Account compiled by Gerald Lucy for Essex Field Club website
Created in 1995, Eastbrookend Country Park is situated in the ‘Dagenham
Corridor’, a strip of green belt land that separates Dagenham from Romford. The
site of the country park was previously used for quarrying sand and
gravel and the numerous lakes were former pits which, in the 1920s provided
aggregate for the giant Becontree housing estate nearby. Gravel was still being
extracted in 1977 when a dragline operator found several fine
Palaeolithic hand-axes in a pit (TQ 509 855) close to what was then May &
Baker’s pharmaceutical factory.
South of the railway, and accessible by a footbridge, is Boyer’s Lake (TQ 505
852) which is also a former gravel pit. During its working life this pit also
yielded Palaeolithic flint tools including six hand-axes which are now in the
Museum of London. Adjacent to Boyer’s Lake is the Beam Valley, an
important area for nature conservation which is shortly to be developed as an
extension to the Country Park.
Eastbrookend Country Park is of geological interest as it straddles two
adjacent terraces of the Thames.
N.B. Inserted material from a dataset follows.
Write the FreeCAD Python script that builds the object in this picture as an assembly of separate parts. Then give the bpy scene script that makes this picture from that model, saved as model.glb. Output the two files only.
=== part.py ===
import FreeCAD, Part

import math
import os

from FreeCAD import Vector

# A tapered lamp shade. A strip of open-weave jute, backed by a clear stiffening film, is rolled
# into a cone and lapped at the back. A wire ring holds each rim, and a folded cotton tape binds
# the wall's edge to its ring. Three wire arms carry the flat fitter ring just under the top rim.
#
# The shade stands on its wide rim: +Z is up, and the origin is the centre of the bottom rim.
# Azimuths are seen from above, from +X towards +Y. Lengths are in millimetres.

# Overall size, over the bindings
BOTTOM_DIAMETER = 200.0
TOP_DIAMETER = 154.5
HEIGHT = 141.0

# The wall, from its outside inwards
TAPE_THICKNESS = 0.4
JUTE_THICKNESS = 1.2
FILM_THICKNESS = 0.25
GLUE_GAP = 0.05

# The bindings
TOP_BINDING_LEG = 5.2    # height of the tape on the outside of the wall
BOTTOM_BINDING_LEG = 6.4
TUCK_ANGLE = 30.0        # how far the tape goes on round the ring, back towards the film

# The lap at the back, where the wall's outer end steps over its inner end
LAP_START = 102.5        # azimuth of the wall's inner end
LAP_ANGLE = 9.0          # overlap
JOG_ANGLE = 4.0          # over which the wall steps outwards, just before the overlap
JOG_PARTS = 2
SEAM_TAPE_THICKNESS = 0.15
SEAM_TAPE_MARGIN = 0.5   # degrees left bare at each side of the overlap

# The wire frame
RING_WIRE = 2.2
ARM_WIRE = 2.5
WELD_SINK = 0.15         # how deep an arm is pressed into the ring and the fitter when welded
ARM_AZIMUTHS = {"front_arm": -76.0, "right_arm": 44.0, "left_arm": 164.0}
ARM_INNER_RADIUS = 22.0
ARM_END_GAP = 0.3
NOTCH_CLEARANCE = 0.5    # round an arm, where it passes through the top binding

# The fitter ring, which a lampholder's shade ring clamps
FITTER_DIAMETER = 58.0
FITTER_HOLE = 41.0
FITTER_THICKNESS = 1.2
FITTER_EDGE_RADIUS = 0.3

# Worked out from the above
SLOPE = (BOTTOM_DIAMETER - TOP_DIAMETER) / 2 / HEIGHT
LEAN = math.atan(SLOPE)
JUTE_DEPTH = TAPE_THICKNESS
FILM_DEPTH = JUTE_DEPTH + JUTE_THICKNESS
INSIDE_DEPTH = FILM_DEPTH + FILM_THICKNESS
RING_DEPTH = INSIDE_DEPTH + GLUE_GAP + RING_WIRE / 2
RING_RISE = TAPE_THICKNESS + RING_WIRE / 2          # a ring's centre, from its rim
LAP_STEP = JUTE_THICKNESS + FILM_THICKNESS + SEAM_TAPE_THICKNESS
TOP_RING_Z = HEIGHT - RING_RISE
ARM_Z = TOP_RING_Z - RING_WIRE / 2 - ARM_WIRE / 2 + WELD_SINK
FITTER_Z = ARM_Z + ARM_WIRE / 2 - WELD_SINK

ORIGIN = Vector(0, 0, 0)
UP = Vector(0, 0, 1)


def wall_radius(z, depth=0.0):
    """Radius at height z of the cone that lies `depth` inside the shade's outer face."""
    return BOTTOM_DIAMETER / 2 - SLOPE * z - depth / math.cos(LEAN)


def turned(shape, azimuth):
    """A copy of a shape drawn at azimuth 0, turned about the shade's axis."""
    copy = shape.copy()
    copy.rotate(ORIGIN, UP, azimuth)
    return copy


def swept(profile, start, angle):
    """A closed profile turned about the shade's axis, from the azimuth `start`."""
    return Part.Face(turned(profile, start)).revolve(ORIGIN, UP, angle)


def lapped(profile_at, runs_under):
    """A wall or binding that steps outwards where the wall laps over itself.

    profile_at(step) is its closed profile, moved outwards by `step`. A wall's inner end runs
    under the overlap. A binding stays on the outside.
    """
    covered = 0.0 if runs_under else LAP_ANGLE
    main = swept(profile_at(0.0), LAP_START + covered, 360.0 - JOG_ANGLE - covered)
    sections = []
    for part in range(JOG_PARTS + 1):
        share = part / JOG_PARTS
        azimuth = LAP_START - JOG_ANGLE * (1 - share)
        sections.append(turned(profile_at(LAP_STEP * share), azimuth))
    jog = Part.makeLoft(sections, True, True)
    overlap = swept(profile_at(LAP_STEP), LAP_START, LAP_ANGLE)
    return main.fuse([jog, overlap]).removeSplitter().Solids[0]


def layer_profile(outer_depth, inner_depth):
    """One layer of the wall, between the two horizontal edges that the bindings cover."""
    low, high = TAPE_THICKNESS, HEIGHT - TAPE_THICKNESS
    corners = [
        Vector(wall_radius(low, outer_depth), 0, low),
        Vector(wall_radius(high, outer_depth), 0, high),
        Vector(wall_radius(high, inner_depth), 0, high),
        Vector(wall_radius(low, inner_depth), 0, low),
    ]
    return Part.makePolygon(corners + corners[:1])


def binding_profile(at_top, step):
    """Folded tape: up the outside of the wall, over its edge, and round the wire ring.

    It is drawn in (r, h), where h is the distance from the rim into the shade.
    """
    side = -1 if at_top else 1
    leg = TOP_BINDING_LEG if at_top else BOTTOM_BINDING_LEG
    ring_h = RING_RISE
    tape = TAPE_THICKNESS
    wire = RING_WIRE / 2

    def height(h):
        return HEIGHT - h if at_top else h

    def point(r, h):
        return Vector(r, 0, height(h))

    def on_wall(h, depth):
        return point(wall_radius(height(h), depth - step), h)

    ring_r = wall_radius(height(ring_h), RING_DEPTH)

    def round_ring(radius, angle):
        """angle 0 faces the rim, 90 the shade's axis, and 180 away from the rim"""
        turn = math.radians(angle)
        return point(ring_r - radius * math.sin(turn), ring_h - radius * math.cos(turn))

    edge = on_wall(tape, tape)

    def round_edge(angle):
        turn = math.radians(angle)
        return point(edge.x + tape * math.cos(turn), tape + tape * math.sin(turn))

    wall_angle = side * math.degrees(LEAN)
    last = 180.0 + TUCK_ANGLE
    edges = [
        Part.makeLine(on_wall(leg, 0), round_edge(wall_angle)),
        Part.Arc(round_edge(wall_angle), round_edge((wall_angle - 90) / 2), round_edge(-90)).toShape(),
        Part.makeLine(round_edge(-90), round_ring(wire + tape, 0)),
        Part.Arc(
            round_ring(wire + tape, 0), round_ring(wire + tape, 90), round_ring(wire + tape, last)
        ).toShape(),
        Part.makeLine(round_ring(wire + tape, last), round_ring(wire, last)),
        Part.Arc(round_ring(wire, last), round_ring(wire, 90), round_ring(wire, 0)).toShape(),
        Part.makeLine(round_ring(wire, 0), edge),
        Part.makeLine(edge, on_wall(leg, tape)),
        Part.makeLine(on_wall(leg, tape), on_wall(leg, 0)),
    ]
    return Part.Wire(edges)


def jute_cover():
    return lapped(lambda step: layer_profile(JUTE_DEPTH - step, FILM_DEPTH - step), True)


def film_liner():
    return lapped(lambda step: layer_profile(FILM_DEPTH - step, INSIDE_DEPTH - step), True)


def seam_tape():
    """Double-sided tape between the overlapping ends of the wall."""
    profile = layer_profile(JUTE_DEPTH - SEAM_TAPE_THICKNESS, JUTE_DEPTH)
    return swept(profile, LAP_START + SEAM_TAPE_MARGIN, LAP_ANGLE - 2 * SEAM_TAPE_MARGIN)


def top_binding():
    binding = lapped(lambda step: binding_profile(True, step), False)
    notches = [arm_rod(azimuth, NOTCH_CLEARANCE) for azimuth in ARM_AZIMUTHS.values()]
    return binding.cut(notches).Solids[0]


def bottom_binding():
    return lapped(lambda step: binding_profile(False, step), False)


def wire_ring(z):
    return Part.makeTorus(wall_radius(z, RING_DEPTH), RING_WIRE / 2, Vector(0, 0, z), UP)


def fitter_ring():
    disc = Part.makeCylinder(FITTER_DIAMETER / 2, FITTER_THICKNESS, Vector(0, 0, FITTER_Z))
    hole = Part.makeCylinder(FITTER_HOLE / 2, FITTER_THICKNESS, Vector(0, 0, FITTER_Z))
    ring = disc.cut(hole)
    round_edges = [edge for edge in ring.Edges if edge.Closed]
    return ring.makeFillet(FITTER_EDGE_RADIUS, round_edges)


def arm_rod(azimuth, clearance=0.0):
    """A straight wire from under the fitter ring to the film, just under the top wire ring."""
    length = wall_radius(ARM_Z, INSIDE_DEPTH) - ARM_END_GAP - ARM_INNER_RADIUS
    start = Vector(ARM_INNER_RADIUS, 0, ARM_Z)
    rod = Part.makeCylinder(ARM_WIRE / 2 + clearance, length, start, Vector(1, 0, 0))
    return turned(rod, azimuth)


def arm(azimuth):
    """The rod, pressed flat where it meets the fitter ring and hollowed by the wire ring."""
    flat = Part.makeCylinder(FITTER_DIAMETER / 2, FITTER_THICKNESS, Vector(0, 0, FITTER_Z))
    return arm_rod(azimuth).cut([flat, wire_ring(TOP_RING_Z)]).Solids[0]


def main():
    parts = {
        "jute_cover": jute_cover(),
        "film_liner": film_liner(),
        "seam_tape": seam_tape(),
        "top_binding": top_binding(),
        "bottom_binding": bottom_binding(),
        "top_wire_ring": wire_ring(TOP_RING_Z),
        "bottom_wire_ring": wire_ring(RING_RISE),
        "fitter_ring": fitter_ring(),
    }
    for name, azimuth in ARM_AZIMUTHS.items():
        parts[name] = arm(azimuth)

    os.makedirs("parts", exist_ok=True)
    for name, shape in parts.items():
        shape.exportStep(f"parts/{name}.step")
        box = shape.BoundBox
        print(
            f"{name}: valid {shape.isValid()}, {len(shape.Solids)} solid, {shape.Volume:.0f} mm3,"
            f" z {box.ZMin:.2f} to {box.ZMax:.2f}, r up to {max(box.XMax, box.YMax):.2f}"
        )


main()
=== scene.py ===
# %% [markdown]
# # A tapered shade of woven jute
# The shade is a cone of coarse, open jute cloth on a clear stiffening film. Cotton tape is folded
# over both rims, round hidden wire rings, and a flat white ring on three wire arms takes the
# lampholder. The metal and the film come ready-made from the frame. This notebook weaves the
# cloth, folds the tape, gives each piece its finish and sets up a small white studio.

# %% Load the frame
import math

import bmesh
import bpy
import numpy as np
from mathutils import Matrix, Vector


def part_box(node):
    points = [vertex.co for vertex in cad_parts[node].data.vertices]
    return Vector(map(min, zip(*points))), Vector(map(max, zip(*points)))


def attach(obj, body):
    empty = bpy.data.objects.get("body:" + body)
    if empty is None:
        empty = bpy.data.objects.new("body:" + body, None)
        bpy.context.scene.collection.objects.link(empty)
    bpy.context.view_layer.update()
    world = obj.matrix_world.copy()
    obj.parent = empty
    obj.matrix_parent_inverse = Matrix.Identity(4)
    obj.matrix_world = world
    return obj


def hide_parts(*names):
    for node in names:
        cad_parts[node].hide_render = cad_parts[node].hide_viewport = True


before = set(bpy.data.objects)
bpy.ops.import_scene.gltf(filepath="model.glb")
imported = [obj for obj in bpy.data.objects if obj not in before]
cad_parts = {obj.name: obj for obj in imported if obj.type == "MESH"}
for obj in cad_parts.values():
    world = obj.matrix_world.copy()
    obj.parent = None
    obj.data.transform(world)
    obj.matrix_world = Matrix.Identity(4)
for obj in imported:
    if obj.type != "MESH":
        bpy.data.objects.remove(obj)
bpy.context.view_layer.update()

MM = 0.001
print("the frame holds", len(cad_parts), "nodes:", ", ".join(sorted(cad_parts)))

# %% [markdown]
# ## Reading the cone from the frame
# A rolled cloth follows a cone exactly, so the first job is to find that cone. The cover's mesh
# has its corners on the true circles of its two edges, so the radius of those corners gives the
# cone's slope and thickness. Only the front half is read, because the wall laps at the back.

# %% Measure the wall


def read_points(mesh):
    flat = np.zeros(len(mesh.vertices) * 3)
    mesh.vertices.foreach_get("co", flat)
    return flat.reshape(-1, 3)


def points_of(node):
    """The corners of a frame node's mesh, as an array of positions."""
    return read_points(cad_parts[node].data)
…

North of the railway is the higher Lynch
Hill/Corbets Tey Terrace and the gravel of this terrace is thought to have been
laid down by the river about 300,000 years ago (Marine Isotope Stages
10-8). South of the railway, and at a lower elevation, is the younger
Taplow/Mucking Terrace and the gravel here is about 200,000 years old (Marine
Isotope Stages 8-6). From the grid references given in the reports of the
finds the flint tools appear to have been associated with two separate terraces
and are therefore of different ages. However, it is most likely that they all
came from the gravel of the lower terrace. The makers of these tools were
tribes of nomadic Neanderthal hunters exploiting the wildlife on what was
then the shoreline of the Thames.
The Country Park has a visitor Centre known as the Millennium Centre.